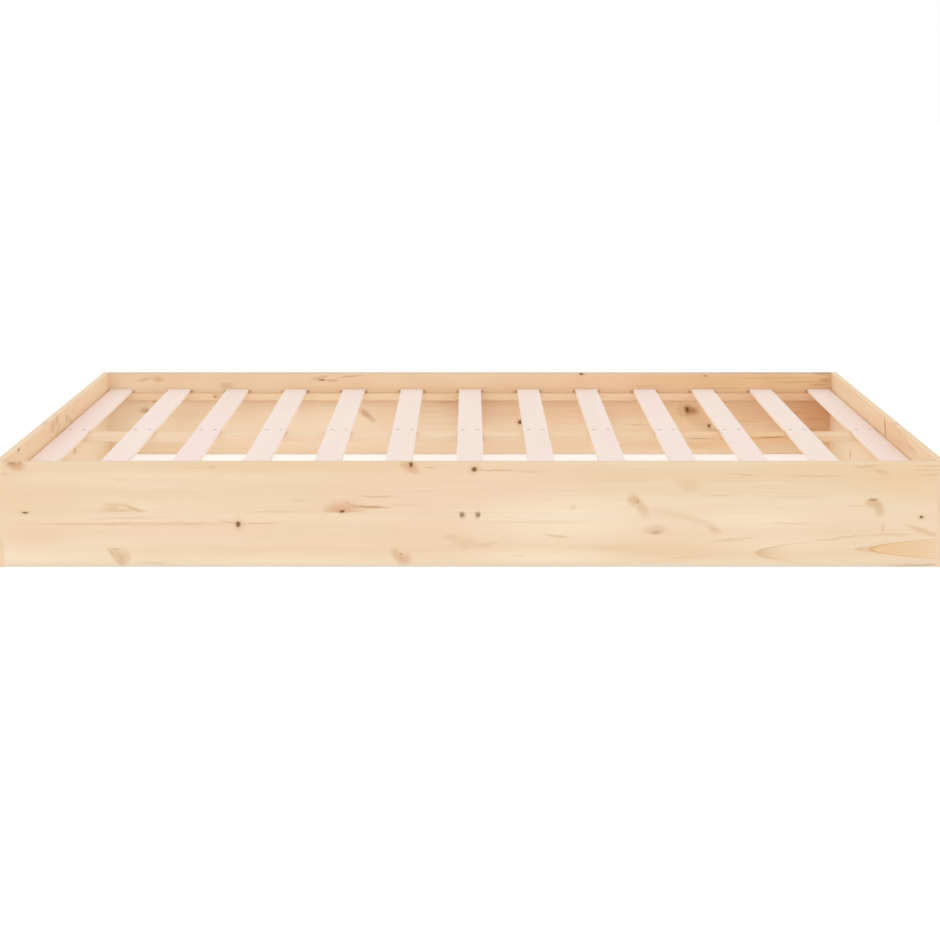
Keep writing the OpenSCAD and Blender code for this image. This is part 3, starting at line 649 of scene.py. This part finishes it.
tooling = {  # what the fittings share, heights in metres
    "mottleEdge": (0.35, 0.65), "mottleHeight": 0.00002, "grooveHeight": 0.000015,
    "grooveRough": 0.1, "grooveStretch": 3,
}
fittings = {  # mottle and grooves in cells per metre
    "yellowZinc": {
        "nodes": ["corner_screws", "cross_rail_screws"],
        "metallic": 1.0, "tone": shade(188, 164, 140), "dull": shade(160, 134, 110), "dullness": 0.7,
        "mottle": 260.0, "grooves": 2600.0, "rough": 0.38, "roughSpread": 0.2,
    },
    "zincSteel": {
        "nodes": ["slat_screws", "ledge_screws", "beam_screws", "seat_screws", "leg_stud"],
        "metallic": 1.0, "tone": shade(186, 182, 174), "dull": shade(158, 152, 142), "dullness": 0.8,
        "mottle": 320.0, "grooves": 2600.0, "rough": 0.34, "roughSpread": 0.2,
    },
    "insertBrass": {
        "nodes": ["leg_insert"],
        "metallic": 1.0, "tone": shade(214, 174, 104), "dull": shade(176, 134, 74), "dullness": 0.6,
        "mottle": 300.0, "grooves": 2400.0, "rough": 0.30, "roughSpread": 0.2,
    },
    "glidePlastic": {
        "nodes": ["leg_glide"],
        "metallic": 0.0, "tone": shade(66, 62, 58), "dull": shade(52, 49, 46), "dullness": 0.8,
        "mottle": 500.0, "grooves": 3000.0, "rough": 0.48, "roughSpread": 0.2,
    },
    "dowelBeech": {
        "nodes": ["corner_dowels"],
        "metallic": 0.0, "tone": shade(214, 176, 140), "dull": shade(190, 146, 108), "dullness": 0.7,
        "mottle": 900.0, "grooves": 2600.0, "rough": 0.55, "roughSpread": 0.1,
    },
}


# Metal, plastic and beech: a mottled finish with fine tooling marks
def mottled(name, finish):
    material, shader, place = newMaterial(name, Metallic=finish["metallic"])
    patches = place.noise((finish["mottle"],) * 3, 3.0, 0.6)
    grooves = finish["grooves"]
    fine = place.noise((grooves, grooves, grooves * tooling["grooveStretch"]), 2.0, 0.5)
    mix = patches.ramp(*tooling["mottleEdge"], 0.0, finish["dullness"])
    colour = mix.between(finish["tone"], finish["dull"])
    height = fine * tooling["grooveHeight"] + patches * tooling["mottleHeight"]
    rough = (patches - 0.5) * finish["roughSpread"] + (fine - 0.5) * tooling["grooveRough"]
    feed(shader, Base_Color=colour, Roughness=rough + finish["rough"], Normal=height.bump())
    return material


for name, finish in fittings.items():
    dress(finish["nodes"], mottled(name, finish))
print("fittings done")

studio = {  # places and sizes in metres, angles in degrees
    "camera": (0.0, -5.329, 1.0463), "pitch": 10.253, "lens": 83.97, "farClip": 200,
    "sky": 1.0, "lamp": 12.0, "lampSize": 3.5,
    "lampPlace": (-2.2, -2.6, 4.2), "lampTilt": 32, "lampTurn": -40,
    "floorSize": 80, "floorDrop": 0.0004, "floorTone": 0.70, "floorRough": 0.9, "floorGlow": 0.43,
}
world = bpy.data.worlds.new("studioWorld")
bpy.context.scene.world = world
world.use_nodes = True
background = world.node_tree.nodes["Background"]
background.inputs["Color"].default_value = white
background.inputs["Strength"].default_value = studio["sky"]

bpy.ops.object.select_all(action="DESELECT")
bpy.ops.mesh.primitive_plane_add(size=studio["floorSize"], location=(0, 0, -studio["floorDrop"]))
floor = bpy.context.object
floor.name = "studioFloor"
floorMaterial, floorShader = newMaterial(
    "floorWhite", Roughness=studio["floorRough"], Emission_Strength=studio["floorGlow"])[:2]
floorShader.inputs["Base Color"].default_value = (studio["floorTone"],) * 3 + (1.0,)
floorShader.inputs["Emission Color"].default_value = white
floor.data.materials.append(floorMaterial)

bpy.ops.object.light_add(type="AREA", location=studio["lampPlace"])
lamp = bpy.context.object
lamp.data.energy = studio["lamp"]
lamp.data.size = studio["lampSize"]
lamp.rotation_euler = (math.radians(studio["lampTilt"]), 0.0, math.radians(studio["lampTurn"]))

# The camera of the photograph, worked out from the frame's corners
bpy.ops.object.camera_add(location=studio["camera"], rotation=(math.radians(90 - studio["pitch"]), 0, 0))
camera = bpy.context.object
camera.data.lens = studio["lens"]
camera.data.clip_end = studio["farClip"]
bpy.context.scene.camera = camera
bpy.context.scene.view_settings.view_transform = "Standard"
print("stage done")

= = = = = = =

__DIRECTIONS FOR THIS TASK__
Take the listing above and set it down exactly.

__WORKED SOLUTION__
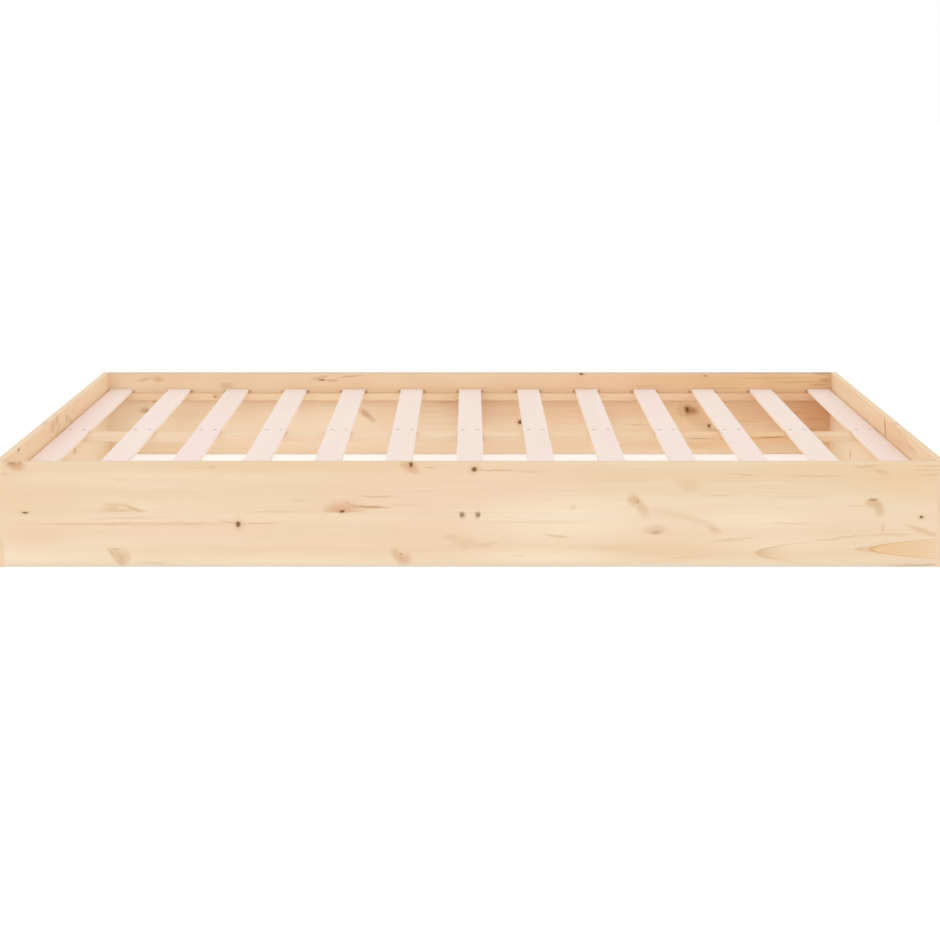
Keep writing the OpenSCAD and Blender code for this image. This is part 3, starting at line 649 of scene.py. This part finishes it.
tooling = {  # what the fittings share, heights in metres
    "mottleEdge": (0.35, 0.65), "mottleHeight": 0.00002, "grooveHeight": 0.000015,
    "grooveRough": 0.1, "grooveStretch": 3,
}
fittings = {  # mottle and grooves in cells per metre
    "yellowZinc": {
        "nodes": ["corner_screws", "cross_rail_screws"],
        "metallic": 1.0, "tone": shade(188, 164, 140), "dull": shade(160, 134, 110), "dullness": 0.7,
        "mottle": 260.0, "grooves": 2600.0, "rough": 0.38, "roughSpread": 0.2,
    },
    "zincSteel": {
        "nodes": ["slat_screws", "ledge_screws", "beam_screws", "seat_screws", "leg_stud"],
        "metallic": 1.0, "tone": shade(186, 182, 174), "dull": shade(158, 152, 142), "dullness": 0.8,
        "mottle": 320.0, "grooves": 2600.0, "rough": 0.34, "roughSpread": 0.2,
    },
    "insertBrass": {
        "nodes": ["leg_insert"],
        "metallic": 1.0, "tone": shade(214, 174, 104), "dull": shade(176, 134, 74), "dullness": 0.6,
        "mottle": 300.0, "grooves": 2400.0, "rough": 0.30, "roughSpread": 0.2,
    },
    "glidePlastic": {
        "nodes": ["leg_glide"],
        "metallic": 0.0, "tone": shade(66, 62, 58), "dull": shade(52, 49, 46), "dullness": 0.8,
        "mottle": 500.0, "grooves": 3000.0, "rough": 0.48, "roughSpread": 0.2,
    },
    "dowelBeech": {
        "nodes": ["corner_dowels"],
        "metallic": 0.0, "tone": shade(214, 176, 140), "dull": shade(190, 146, 108), "dullness": 0.7,
        "mottle": 900.0, "grooves": 2600.0, "rough": 0.55, "roughSpread": 0.1,
    },
}


# Metal, plastic and beech: a mottled finish with fine tooling marks
def mottled(name, finish):
    material, shader, place = newMaterial(name, Metallic=finish["metallic"])
    patches = place.noise((finish["mottle"],) * 3, 3.0, 0.6)
    grooves = finish["grooves"]
    fine = place.noise((grooves, grooves, grooves * tooling["grooveStretch"]), 2.0, 0.5)
    mix = patches.ramp(*tooling["mottleEdge"], 0.0, finish["dullness"])
    colour = mix.between(finish["tone"], finish["dull"])
    height = fine * tooling["grooveHeight"] + patches * tooling["mottleHeight"]
    rough = (patches - 0.5) * finish["roughSpread"] + (fine - 0.5) * tooling["grooveRough"]
    feed(shader, Base_Color=colour, Roughness=rough + finish["rough"], Normal=height.bump())
    return material


for name, finish in fittings.items():
    dress(finish["nodes"], mottled(name, finish))
print("fittings done")

studio = {  # places and sizes in metres, angles in degrees
    "camera": (0.0, -5.329, 1.0463), "pitch": 10.253, "lens": 83.97, "farClip": 200,
    "sky": 1.0, "lamp": 12.0, "lampSize": 3.5,
    "lampPlace": (-2.2, -2.6, 4.2), "lampTilt": 32, "lampTurn": -40,
    "floorSize": 80, "floorDrop": 0.0004, "floorTone": 0.70, "floorRough": 0.9, "floorGlow": 0.43,
}
world = bpy.data.worlds.new("studioWorld")
bpy.context.scene.world = world
world.use_nodes = True
background = world.node_tree.nodes["Background"]
background.inputs["Color"].default_value = white
background.inputs["Strength"].default_value = studio["sky"]

bpy.ops.object.select_all(action="DESELECT")
bpy.ops.mesh.primitive_plane_add(size=studio["floorSize"], location=(0, 0, -studio["floorDrop"]))
floor = bpy.context.object
floor.name = "studioFloor"
floorMaterial, floorShader = newMaterial(
    "floorWhite", Roughness=studio["floorRough"], Emission_Strength=studio["floorGlow"])[:2]
floorShader.inputs["Base Color"].default_value = (studio["floorTone"],) * 3 + (1.0,)
floorShader.inputs["Emission Color"].default_value = white
floor.data.materials.append(floorMaterial)

bpy.ops.object.light_add(type="AREA", location=studio["lampPlace"])
lamp = bpy.context.object
lamp.data.energy = studio["lamp"]
lamp.data.size = studio["lampSize"]
lamp.rotation_euler = (math.radians(studio["lampTilt"]), 0.0, math.radians(studio["lampTurn"]))

# The camera of the photograph, worked out from the frame's corners
bpy.ops.object.camera_add(location=studio["camera"], rotation=(math.radians(90 - studio["pitch"]), 0, 0))
camera = bpy.context.object
camera.data.lens = studio["lens"]
camera.data.clip_end = studio["farClip"]
bpy.context.scene.camera = camera
bpy.context.scene.view_settings.view_transform = "Standard"
print("stage done")